Quando vi que a ida dos membros do BTS (grupo musical sul coreano) impactou o PIB da Coreia, ficou claro o poder da cultura oriental hoje. Algo interessante nos mangás, mesmo sem ser especialista, é a diferença entre a jornada do herói ocidental e a do oriental. No Ocidente, influenciado pelos EUA, a narrativa é centrada no feito individual – alguém que supera tudo por mérito próprio, como em ‘Harry Potter’. Já no Oriente, a transformação do herói tem menos a ver com uma narrativa linear individual e mais como um ser que vai aprendendo coletivamente e se transformando dentro de um grupo social. Em ‘A viagem de Chihiro’, por exemplo, não se trata de ser a maior ou melhor, mas de amadurecer com os outros, em grupo. Talvez isso explique por que tantos jovens se identificam com os animes e mangás: eles criam um espaço de pertencimento e identidade compartilhada.

Na produção de ‘Kabuki’ há toda uma inspiração japonesa evidente, mas também há o seu olhar de brasileiro. Como você enxerga a junção das duas culturas nesse processo criativo?

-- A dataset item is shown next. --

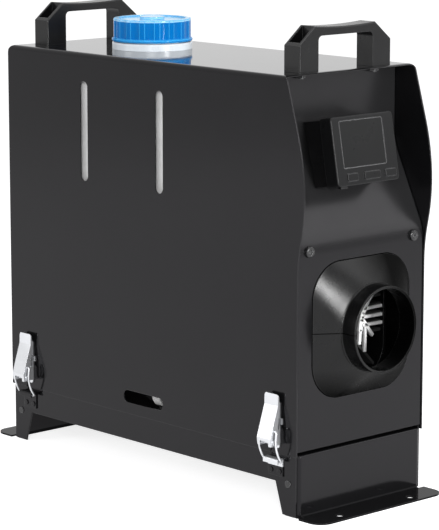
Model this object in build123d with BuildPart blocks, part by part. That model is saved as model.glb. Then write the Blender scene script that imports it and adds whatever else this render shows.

Esse processo foi uma libertação pela qual precisei passar. Quando se quer mexer com uma linguagem tão enraizada e tradicional como o teatro japonês, há sempre o risco de ser ofensivo ou equivocado. Então, para não travar o meu processo criativo, procurei não entrar nesse lugar. Entendi que tudo o que eu fizer sobre o Japão será sempre sobre o imaginário que tenho como descendente e como alguém que não nasceu nem foi criado lá. Eu nunca vou fazer uma obra como um japonês faria. Assumir esse olhar estrangeiro, essa inspiração por um Japão imaginado, foi o primeiro passo. No caso de ‘Kabuki’, uso o imagético japonês, mas já no primeiro plano trago uma referência a Narciso, que é totalmente ocidental, assim como a gueixa, que remete à ‘Pietà’, de Michelangelo. São imagens que eu quis trazer e dialogam com questões de autoimagem, de ser esse oriental no Brasil. E, ao mesmo tempo, é sobre o Brasil, porque o tema central é uma questão brasileira: a morte de pessoas trans. Um país onde pessoas transexuais são assassinadas todos os dias, onde a violência atravessa a existência delas. Essa mistura de referências orientais, ocidentais, religiosas, populares não é só estética, é política. Ela nasce de mim, da minha vivência. E eu queria, narrativamente, fazer o Oriente se encontrar com o Ocidente, porque, no fundo, é isso que eu sou.